Последовало долгое молчание.

Наконец Гролль осторожно спросил:

— Это ведь ваш пистолет, не так ли?

Линдхаут кивнул.

— На нем есть отпечатки ваших пальцев, — сказал Гролль.

— Откуда вы знаете, что это мои отпечатки?

— Я как-то принес сюда стакан, который вы потом держали в руках. Отпечатки совпадают.

— И что теперь будет? — спросил Линдхаут.

— Ничего.

— Как?!

— Теперь не будет совсем ничего.

— Но почему?

— Потому что мне очень высокой инстанцией — не только мне, но и главному комиссару Хегеру и руководителю Службы безопасности — уже давно, еще до того как мы нашли пистолет, было приказано не арестовывать и не предавать вас суду, а дать возможность без помех продолжать свою работу — и закрыть дело Толлека.

— Что это за высокая инстанция? — спросил Линдхаут, который был вынужден сесть.
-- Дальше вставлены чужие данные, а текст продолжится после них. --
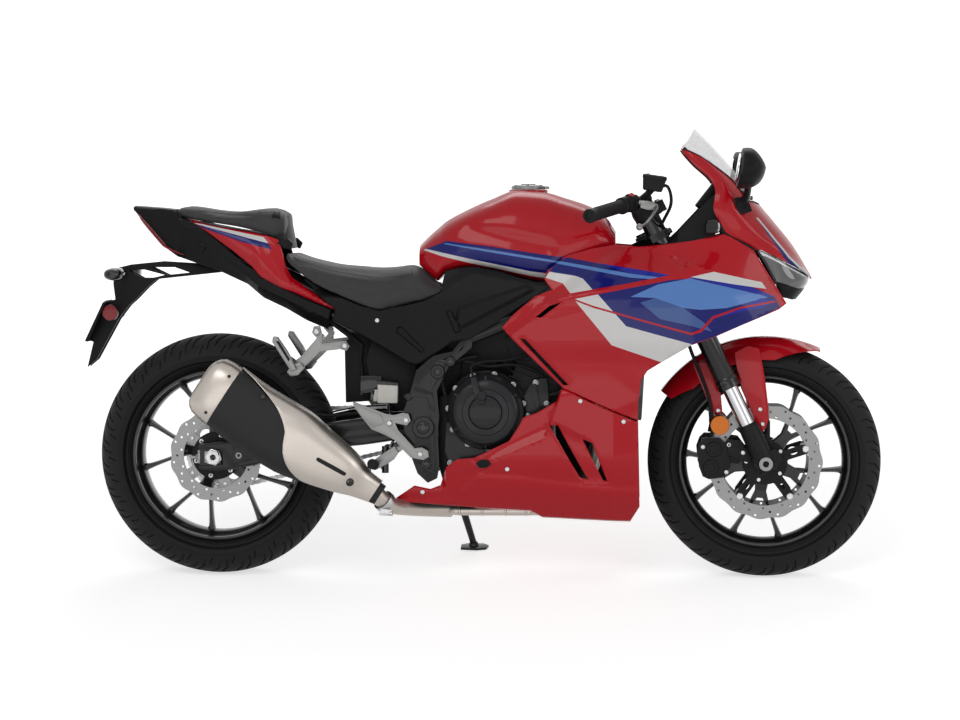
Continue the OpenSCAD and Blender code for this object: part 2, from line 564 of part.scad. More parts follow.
module rear_brake() {
  difference() {
    plate([[-640, 352], [-646, 420], [-600, 440], [-560, 420], [-566, 372], [-604, 352]], -106, -76);
    spin(xr, zr, -82.4) cylinder(r = 128, h = 15.2, $fn = 64);
  }
  plate([[-640, 346], [-600, 346], [-600, 356], [-640, 356]], -106, -100);
}

// ---------- steering ----------
module yokes() {
  steer() {
    difference() {
      union() {
        for (q = [[944, 20], [738, 26]]) translate([0, 0, q[0]]) linear_extrude(q[1])
          polygon([[-34, -30], [-34, 30], [8, 96], [16, 134], [58, 134], [70, 105], [40, 60],
            [40, -60], [70, -105], [58, -134], [16, -134], [8, -96]]);
      }
      for (y = [-leg_y, leg_y]) translate([ax_lx, y, 700])
        cylinder(r = leg_r + 0.05, h = 320, $fn = fine);
    }
    translate([0, 0, 740]) cylinder(r = 15, h = 240, $fn = fine);
    translate([0, 0, 963]) cylinder(r = 20, h = 10, $fn = fine);
  }
}

module fork_leg(s) {
  steer() translate([ax_lx, s * leg_y, 0]) {
    translate([0, 0, 540]) cylinder(r = leg_r, h = 510, $fn = fine);
    translate([0, 0, 528]) cylinder(r = leg_r + 2.5, h = 26, $fn = fine);
    translate([0, 0, 330]) cylinder(r = slider_r, h = 212, $fn = fine);
    translate([0, 0, 1049]) cylinder(r = 18, h = 8, $fn = fine);
    difference() {
      union() {
        translate([0, 0, 290]) cylinder(r = 26, h = 74, $fn = fine);
        translate([-20, -17, 296]) cube([64, 34, 44]);
      }
      translate([0, 40, ax_lz]) rotate([90, 0, 0]) cylinder(r = 12.55, h = 80, $fn = fine);
    }
  }
}
module fork_left() fork_leg(1);
module fork_right() fork_leg(-1);

module grips(o) {
  bar([405, 128, 975], [262, 358, 931], 11 + o);
  bar([340, 233, 955], [264, 355, 931.5], 16.5 + o);
  bar([264, 355, 931.5], [258, 365, 930], 18 + o);
}
module handlebars() {
  both() difference() {
    union() {
      steer() translate([ax_lx, leg_y, 1004]) {
        cylinder(r = 36, h = 34, $fn = fine);
        translate([0, -2, 0]) cube([50, 30, 34]);
      }
      grips(0);
    }
    steer() translate([ax_lx, leg_y, 980]) cylinder(r = leg_r + 0.1, h = 90, $fn = fine);
  }
}

module controls() {
  difference() {
    union() {
      both() bar([371, 183, 964.5], [347, 222, 957], 20);
      bar([414, -176, 994], [421, -176, 1029], 23);
      bar([388, -162, 972], [414, -176, 996], 9);
      both() {
        pipe([[380, 196, 964], [424, 198, 952], [416, 240, 935], [399, 300, 912], [384, 340, 903]], 6, n = 8);
        bar([384, 338, 903], [382, 344, 902.5], 9);
      }
    }
    both() grips(0.05);
    both() steer() translate([ax_lx, leg_y, 980]) cylinder(r = 37, h = 90, $fn = fine);
  }
}

module front_fender() {
  A = [for (a = [63:7:147]) a];
  Y = [-76, -70, -56, -30, 0, 30, 56, 70, 76];
  Q = [-58, -36, -16, -4, 0, -4, -16, -36, -58];
  function q(a) = a < 70 ? 0.35 : a < 80 ? 0.7 : a > 140 ? 0.55 : 1;
  g = [for (a = A) [for (j = [0:8]) let (r = 323 + Q[j] * q(a))
    [xf + r * cos(a), Y[j], zf + r * sin(a)]]];
  h = [for (a = A) [for (j = [0:8]) let (r = 320 + Q[j] * q(a))
    [xf + r * cos(a), Y[j] * (abs(Y[j]) > 60 ? 0.94 : 1), zf + r * sin(a)]]];
  sheet(g, h);
  both() {
    plate([[713, 441], [714, 408], [697, 378], [683, 394], [672, 432], [634, 540], [660, 566]], 75.8, 79);
    plate([[550, 550], [574, 430], [584, 420], [596, 428], [590, 470], [580, 552]], 72.5, 77);
  }
}

module front_axle() {
  difference() {
    spin(xf, zf, 138) cylinder(r = 12.5, h = 276, $fn = fine);
    spin(xf, zf, 139) cylinder(r = 8, h = 278, $fn = fine);
  }
  both() difference() {
    spin(xf, zf, 138) cylinder(r = 17, h = 6, $fn = fine);
    spin(xf, zf, 139) cylinder(r = 12.4, h = 8, $fn = fine);
  }
}

module front_brakes() {
  both() difference() {
    plate([[532, 330], [540, 268], [560, 257], [600, 262], [617, 290], [612, 340], [590, 362],
      [552, 364]], 50, 96);
    spin(xf, zf, 75.6) cylinder(r = front_disc_r + 7, h = 15.2, $fn = 64);
    spin(xf, zf, 63) cylinder(r = 128, h = 20, $fn = 64);
  }
  both() plate([[600, 300], [600, 350], [640, 354], [652, 340], [652, 312], [636, 296]], 80, 87.8);
}

// ---------- wheels ----------
module tyre(r, w, c, rim, x, z) {
  T = [0, 10, 20, 35, 50, 65, 78];
  o = [for (i = [6:-1:1]) [r - c + c * cos(T[i]), -c * sin(T[i])]];
  p = [for (i = [0:6]) [r - c + c * cos(T[i]), c * sin(T[i])]];
  k = w * 0.66;
  spin(x, z) rotate_extrude($fn = 72) polygon(concat(
    [[rim - 2, -k * 0.98], [rim + 8, -k - 3], [rim + 22, -c * sin(78) + 2]], o, p,
    [[rim + 22, c * sin(78) - 2], [rim + 8, k + 3], [rim - 2, k * 0.98], [rim - 2, k * 0.78],
      [rim + 10, k * 0.84], [r - 34, w * 0.72], [r - 14, w * 0.42], [r - 11, 0],
      [r - 14, -w * 0.42], [r - 34, -w * 0.72], [rim + 10, -k * 0.84], [rim - 2, -k * 0.78]]));
}
module front_tyre() tyre(front_r, 60, 62, 222, xf, zf);
module rear_tyre() tyre(rear_r, 80, 82, 222, xr, zr);

// one arm that forks into two thin spokes
module spoke(r0, r1, r2, y0, y1, a) {
  rotate([0, 0, a]) {
    loft([for (q = [[r0, 22, y0], [r1, 15, lerp(y0, y1, 0.3)]])
      [[q[0], -q[1], -q[2]], [q[0], q[1], -q[2]], [q[0], q[1], q[2]], [q[0], -q[1], q[2]]]]);
    for (s = [-1, 1])
      loft([for (q = [[r1 - 12, s * 6, 8, lerp(y0, y1, 0.3)], [r2, s * r2 * tan(18), 6.5, y1]])
        [[q[0], q[1] - q[2], -q[3]], [q[0], q[1] + q[2], -q[3]], [q[0], q[1] + q[2], q[3]],
          [q[0], q[1] - q[2], q[3]]]]);
  }
}
module rim(x, z, k, hub, bore, a0) {
  spin(x, z) {
    rotate_extrude($fn = 72) polygon([[214, -k - 4], [219.9, -k - 4], [219.9, -k * 0.74],
      [208, -k * 0.6], [208, k * 0.6], [219.9, k * 0.74], [219.9, k + 4], [214, k + 4],
      [212, k * 0.7], [201, k * 0.5], [199, 0], [201, -k * 0.5], [212, -k * 0.7]]);
    difference() {
      union() {
        cylinder(r = 30, h = hub * 2, center = true, $fn = fine);
        cylinder(r = 46, h = 50, center = true, $fn = 48);
        for (i = [0:4]) spoke(38, 92, 199, 20, 17, a0 + 72 * i);
      }
      cylinder(r = bore, h = 300, center = true, $fn = fine);
    }
  }
}
module front_rim() rim(xf, zf, 45, 70, 12.55, 48);
module rear_rim() rim(xr, zr, 64, 78, 12.55, 30);

module disc(x, z, y, r, t, ri) {
  spin(x, z, y + t / 2) difference() {
    union() {
      cylinder(r = r, h = t, $fn = 90);
    }
    difference() {
      translate([0, 0, -1]) cylinder(r = ri, h = t + 2, $fn = 64);
      for (i = [0:4]) rotate([0, 0, 72 * i]) translate([0, -14, -2]) cube([ri + 4, 28, t + 4]);
      translate([0, 0, -2]) cylinder(r = 60, h = t + 4, $fn = 48);
    }
    translate([0, 0, -1]) cylinder(r = 30.05, h = t + 2, $fn = fine);
  }
}
module front_discs() {
  disc(xf, zf, 68, front_disc_r, 5, 112);
  disc(xf, zf, -68, front_disc_r, 5, 112);
}
module rear_disc() {
  disc(xr, zr, -90, rear_disc_r, 5, 84);
  difference() {
    spin(xr, zr, 98.5) cylinder(r = 91, h = 6, $fn = 80);
    spin(xr, zr, 99) cylinder(r = 30.05, h = 8, $fn = fine);
    for (i = [0:4]) translate([xr, 96, zr]) rotate([90, 72 * i, 0])
      translate([64, 0, -4]) cylinder(r = 17, h = 12, $fn = fine);
  }
  both() difference() {
    spin(xr, zr, 97) cylinder(r = 44, h = 19, $fn = 48);
    spin(xr, zr, 98) cylinder(r = 30.05, h = 22, $fn = fine);
  }
}

// ---------- stand ----------
PIV = [-100, 146, 214];
FOOT = [-58, foot_y, foot_y * tan(lean) - lift / cos(lean)];
FOLD = [-190, 34, 6];
HN = cross(FOOT - PIV, FOLD) / norm(cross(FOOT - PIV, FOLD));

module side_stand() {
  d = (FOOT - PIV) / norm(FOOT - PIV);
  difference() {
    union() {
      bar(PIV + d * 12, PIV + d * 40, 5.2, 11.5);
      bar(PIV + d * 30, FOOT + [0, -3, 13], 10, 8.6);
      bar(PIV - HN * 6, PIV + HN * 6, 17);
    }
    bar(PIV - HN * 20, PIV + HN * 20, 8.05);
  }
  translate(FOOT) rotate([lean, 0, 0]) {
    linear_extrude(7) polygon([[-34, -18], [-34, 14], [-14, 26], [26, 24], [40, 8], [34, -16], [8, -24]]);
    cylinder(r = 13, h = 18, $fn = fine);
  }
}

color([0.12, 0.12, 0.13]) park() frame_left();
color([0.12, 0.12, 0.13]) park() frame_right();
color([0.12, 0.12, 0.13]) park() steering_head();
color([0.12, 0.12, 0.13]) park() subframe();
color([0.12, 0.12, 0.13]) park() swingarm();
color([0.32, 0.32, 0.34]) park() engine();
color([0.32, 0.32, 0.34]) park() engine_covers();
color([0.4, 0.4, 0.42]) park() radiator();
color([0.4, 0.4, 0.42]) park() exhaust_pipes();
color([0.16, 0.16, 0.17]) park() silencer();
color([0.7, 0.69, 0.66]) park() silencer_guard();
color([0.72, 0.05, 0.07]) park() fuel_tank();
color([0.08, 0.08, 0.08]) park() rider_seat();
color([0.08, 0.08, 0.08]) park() pillion_seat();
color([0.12, 0.12, 0.13]) park() tail_cowl();
color([0.72, 0.05, 0.07]) park() tail_panels();
color([0.6, 0.05, 0.05]) park() tail_light();
color([0.12, 0.12, 0.13]) park() plate_hanger();
color([0.2, 0.2, 0.22]) park() rear_indicators();
color([0.12, 0.12, 0.13]) park() side_covers();
color([0.72, 0.05, 0.07]) park() fairing_left();
color([0.72, 0.05, 0.07]) park() fairing_right();
color([0.72, 0.05, 0.07]) park() belly_left();
color([0.72, 0.05, 0.07]) park() belly_right();
color([0.15, 0.17, 0.4]) park() nose_cowl();
color([0.2, 0.2, 0.22]) park() headlights();
color([0.25, 0.28, 0.3, 0.6]) park() windscreen();
color([0.12, 0.12, 0.13]) park() cockpit();
color([0.16, 0.16, 0.17]) park() mirrors();
color([0.7, 0.69, 0.66]) park() footpegs();
color([0.12, 0.12, 0.13]) park() chain();
color([0.12, 0.12, 0.13]) park() rear_shock();
color([0.7, 0.69, 0.66]) park() rear_axle();
color([0.2, 0.2, 0.21]) park() rear_brake();
color([0.16, 0.16, 0.17]) park() yokes();
color([0.2, 0.2, 0.21]) park() fork_left();
color([0.2, 0.2, 0.21]) park() fork_right();
color([0.16, 0.16, 0.17]) park() handlebars();
color([0.16, 0.16, 0.17]) park() controls();
color([0.12, 0.12, 0.13]) park() front_fender();
color([0.7, 0.69, 0.66]) park() front_axle();
color([0.2, 0.2, 0.21]) park() front_brakes();
color([0.08, 0.08, 0.08]) park() front_tyre();
color([0.2, 0.2, 0.21]) park() front_rim();
color([0.7, 0.69, 0.66]) park() front_discs();
color([0.08, 0.08, 0.08]) park() rear_tyre();
color([0.2, 0.2, 0.21]) park() rear_rim();
color([0.7, 0.69, 0.66]) park() rear_disc();
color([0.2, 0.2, 0.21]) park() side_stand();
color([0.6, 0.6, 0.6]) park() fuel_cap();
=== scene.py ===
"""Sport bike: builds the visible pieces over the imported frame."""

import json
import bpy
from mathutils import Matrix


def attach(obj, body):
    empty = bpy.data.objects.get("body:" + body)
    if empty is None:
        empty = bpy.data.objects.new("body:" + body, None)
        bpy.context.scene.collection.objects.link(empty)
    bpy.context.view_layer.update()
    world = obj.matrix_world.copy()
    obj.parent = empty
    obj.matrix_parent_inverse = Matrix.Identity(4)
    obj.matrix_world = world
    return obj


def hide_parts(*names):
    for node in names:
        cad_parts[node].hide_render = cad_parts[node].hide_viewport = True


bl_info = {
    "name": "Sport Bike",
    "version": (1, 0, 0),
    "blender": (4, 5, 0),
    "location": "View3D > Sidebar > Sport Bike",
    "description": "Builds a faired sport bike piece by piece on its packed frame",
    "category": "Add Mesh",
}

from math import acos, atan2, copysign, cos, exp, pi, radians, sin, sqrt, tan, tau

import bmesh
import bpy
from mathutils import Matrix, Vector
from mathutils.geometry import delaunay_2d_cdt

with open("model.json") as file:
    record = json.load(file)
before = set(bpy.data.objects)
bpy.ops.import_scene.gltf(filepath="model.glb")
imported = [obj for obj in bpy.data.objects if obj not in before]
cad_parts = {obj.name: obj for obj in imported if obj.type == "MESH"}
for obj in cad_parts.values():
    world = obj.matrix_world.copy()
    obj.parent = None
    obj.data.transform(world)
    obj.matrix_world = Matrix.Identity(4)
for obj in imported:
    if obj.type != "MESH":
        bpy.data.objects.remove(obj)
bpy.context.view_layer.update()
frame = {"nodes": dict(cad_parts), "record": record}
JOINT = {j["name"]: j for j in frame["record"]["behaviour"]["joints"]}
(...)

— Союзная контрольная комиссия по Австрии, — ответил Гролль. — Наибольшим влиянием в ней, естественно, пользуются американцы и Советы. И обе стороны проявляют самый большой интерес к вашей работе. — Он посмотрел на Линдхаута. — Возьмите свое оружие. А мой лист гинкго вы не возьмете?

— Конечно… — Линдхаут чувствовал такую слабость, что был не в состоянии встать. Комиссар Гролль придвинул ему пистолет и положил рядом странный, разделенный на лопасти лист.

— Моему другу-убийце, доказать преступление которого мне запретили, — сказал комиссар Вольфганг Гролль.